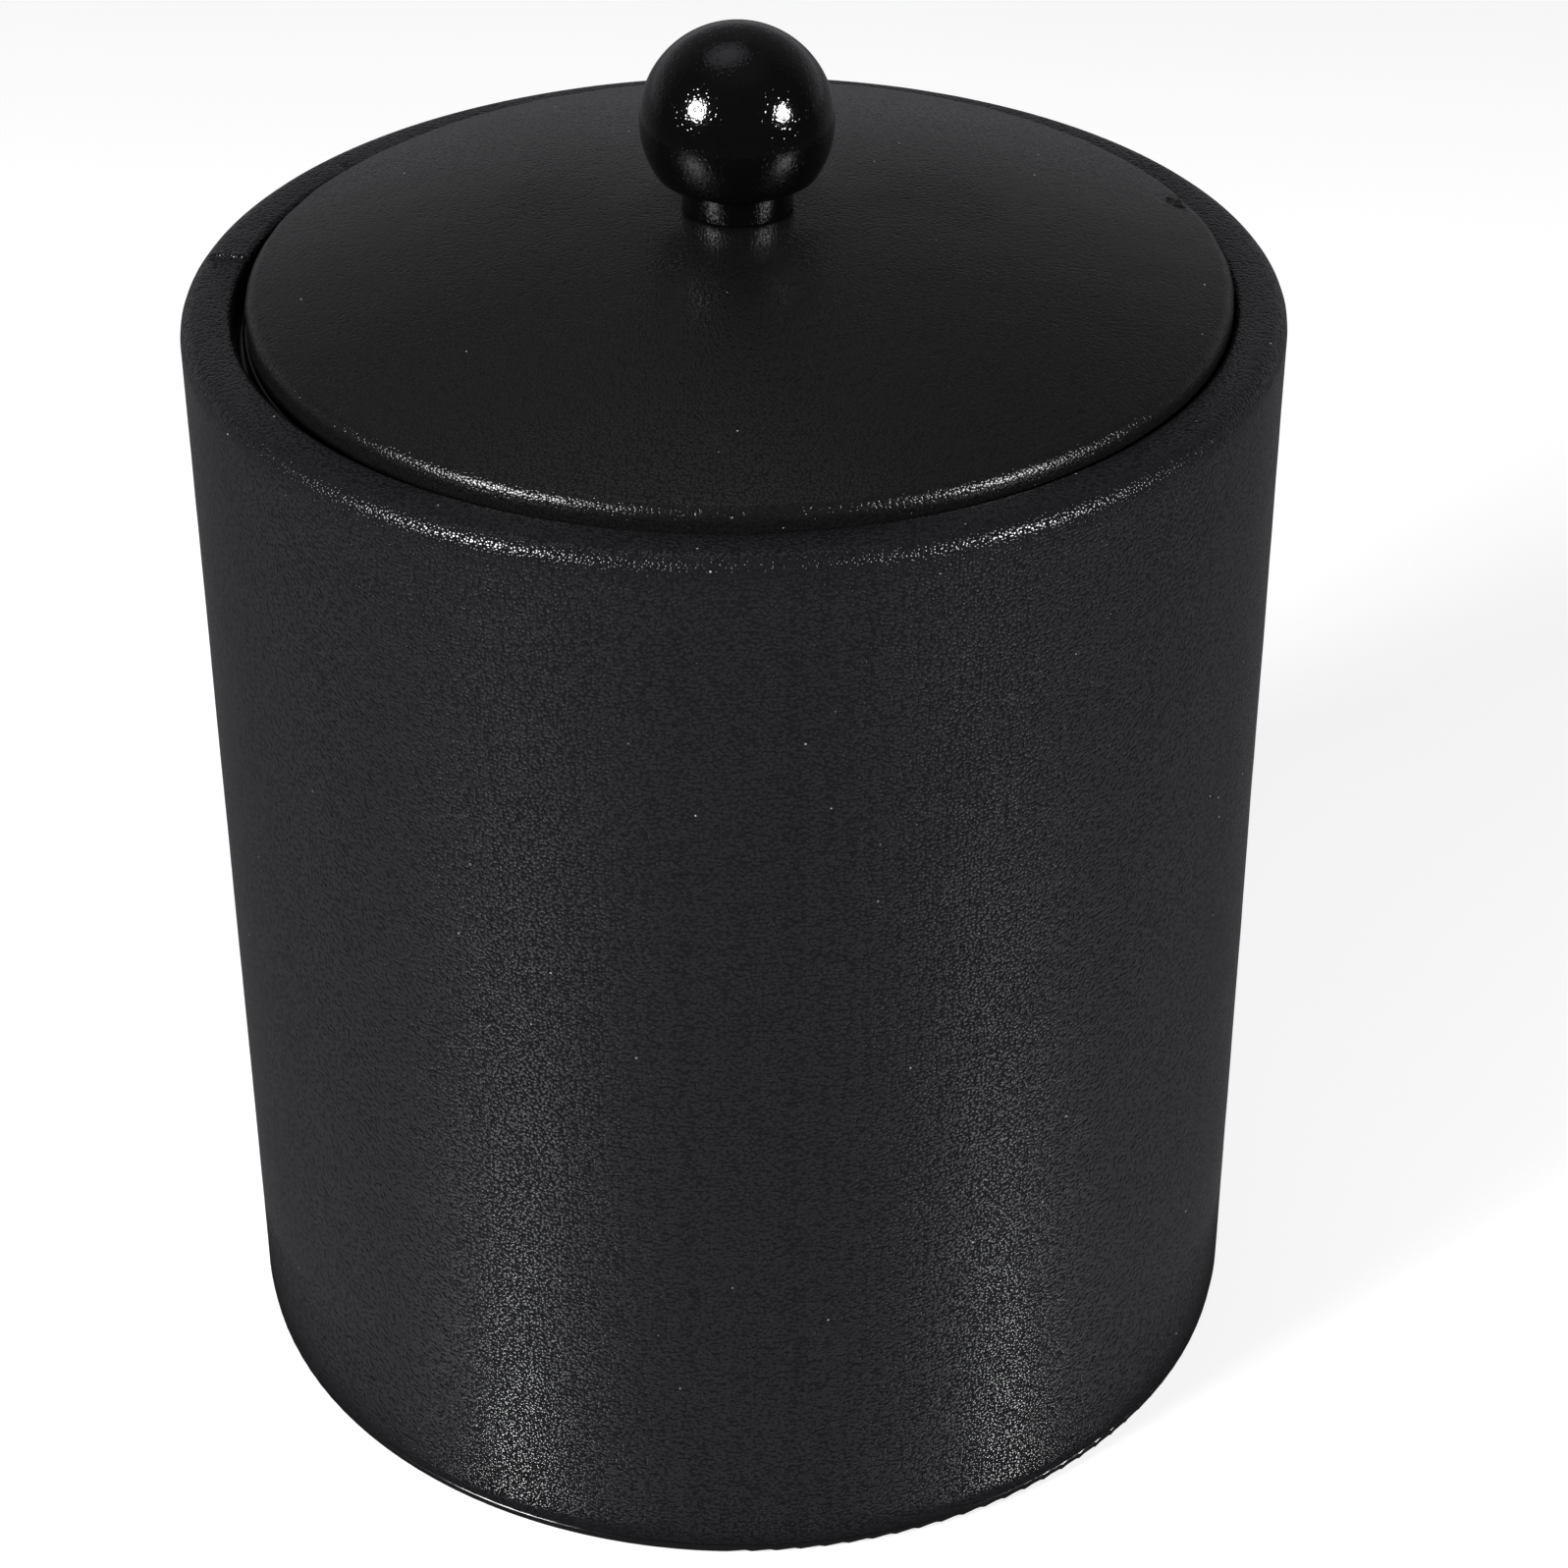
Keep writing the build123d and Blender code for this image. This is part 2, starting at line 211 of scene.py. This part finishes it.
def glossy_black(name, colour, rough_low, rough_high, peel_size, peel_depth, nibs):
    """Glossy black lacquer or moulded plastic with a slight ripple, and dust nibs nibs times as high."""
    material, tree, principled, place = new_material(name, {"Base Color": colour})
    ripple = scaled_noise(tree, place, peel_size, 1.0)
    dust = cell_distance(tree, place, NIB_SPACING)
    domes = ranged(tree, computed(tree, "POWER", computed(tree, "MULTIPLY", dust, 3.0), 2.0), nibs, 0.0)
    bump(tree, principled, computed(tree, "ADD", ripple, domes), peel_depth)
    worn = scaled_noise(tree, place, WEAR_SIZE, 4.0)
    tree.links.new(ranged(tree, worn, rough_low, rough_high, 0.3, 0.7), principled.inputs["Roughness"])
    return material


def speckled(name, dark, light, grain, depth, roughness, metal=0.0):
    """A plain matt or metal surface with a fine grain, for pieces that are mostly out of sight."""
    material, tree, principled, place = new_material(name, {"Metallic": metal})
    field = scaled_noise(tree, place, grain, 4.0, 0.6)
    grains = ranged(tree, field, 0, 1, 0.35, 0.65)
    tree.links.new(mixed_colour(tree, grains, dark, light), principled.inputs["Base Color"])
    tree.links.new(ranged(tree, field, roughness - 0.08, roughness + 0.08), principled.inputs["Roughness"])
    bump(tree, principled, field, depth)
    return material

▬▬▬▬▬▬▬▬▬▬

GIVEN EXERCISE: Your task is to repeat the data exactly, with nothing left out.

ANSWER TO THIS TASK:
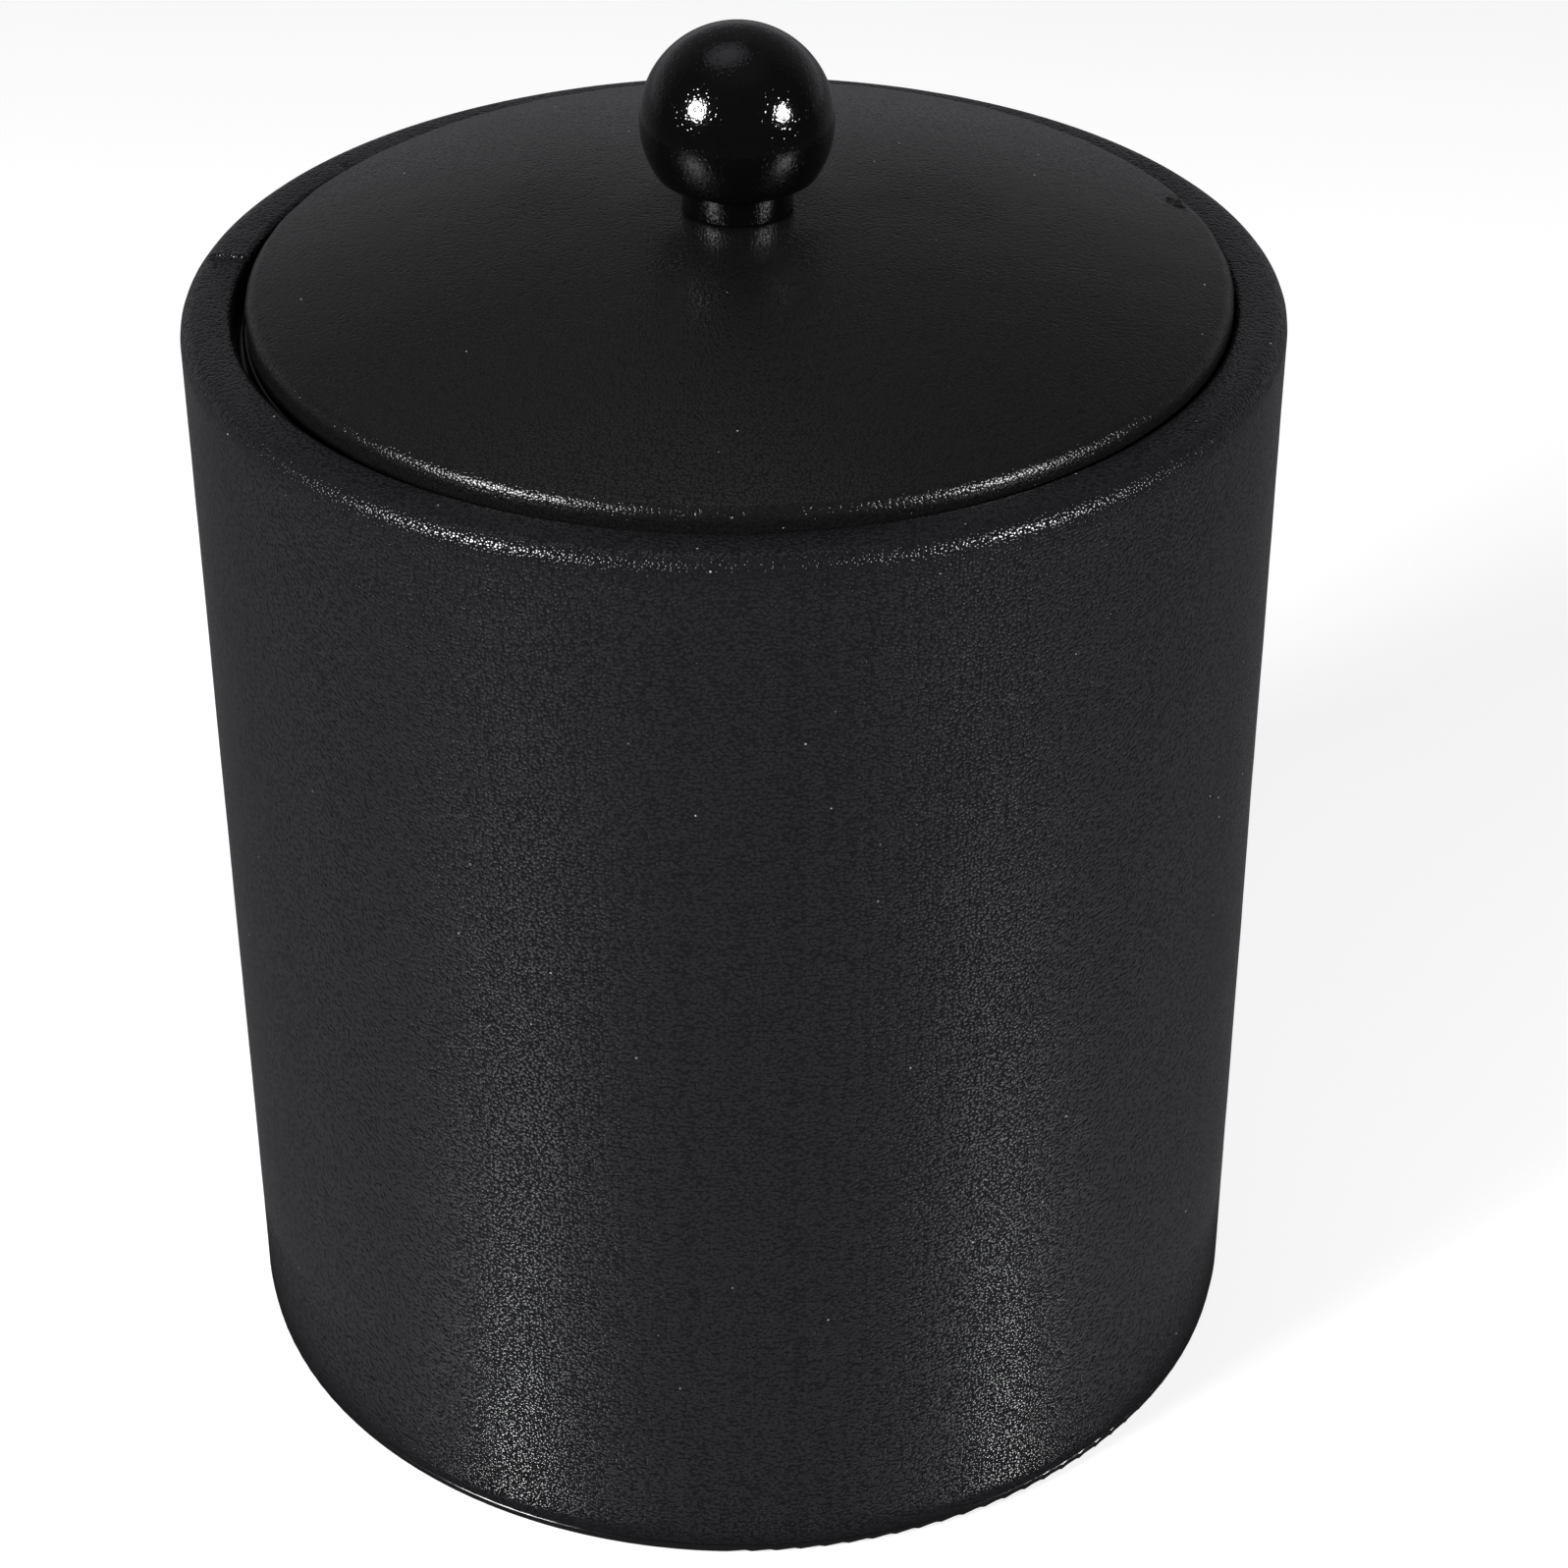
Keep writing the build123d and Blender code for this image. This is part 2, starting at line 211 of scene.py. This part finishes it.
def glossy_black(name, colour, rough_low, rough_high, peel_size, peel_depth, nibs):
    """Glossy black lacquer or moulded plastic with a slight ripple, and dust nibs nibs times as high."""
    material, tree, principled, place = new_material(name, {"Base Color": colour})
    ripple = scaled_noise(tree, place, peel_size, 1.0)
    dust = cell_distance(tree, place, NIB_SPACING)
    domes = ranged(tree, computed(tree, "POWER", computed(tree, "MULTIPLY", dust, 3.0), 2.0), nibs, 0.0)
    bump(tree, principled, computed(tree, "ADD", ripple, domes), peel_depth)
    worn = scaled_noise(tree, place, WEAR_SIZE, 4.0)
    tree.links.new(ranged(tree, worn, rough_low, rough_high, 0.3, 0.7), principled.inputs["Roughness"])
    return material


def speckled(name, dark, light, grain, depth, roughness, metal=0.0):
    """A plain matt or metal surface with a fine grain, for pieces that are mostly out of sight."""
    material, tree, principled, place = new_material(name, {"Metallic": metal})
    field = scaled_noise(tree, place, grain, 4.0, 0.6)
    grains = ranged(tree, field, 0, 1, 0.35, 0.65)
    tree.links.new(mixed_colour(tree, grains, dark, light), principled.inputs["Base Color"])
    tree.links.new(ranged(tree, field, roughness - 0.08, roughness + 0.08), principled.inputs["Roughness"])
    bump(tree, principled, field, depth)
    return material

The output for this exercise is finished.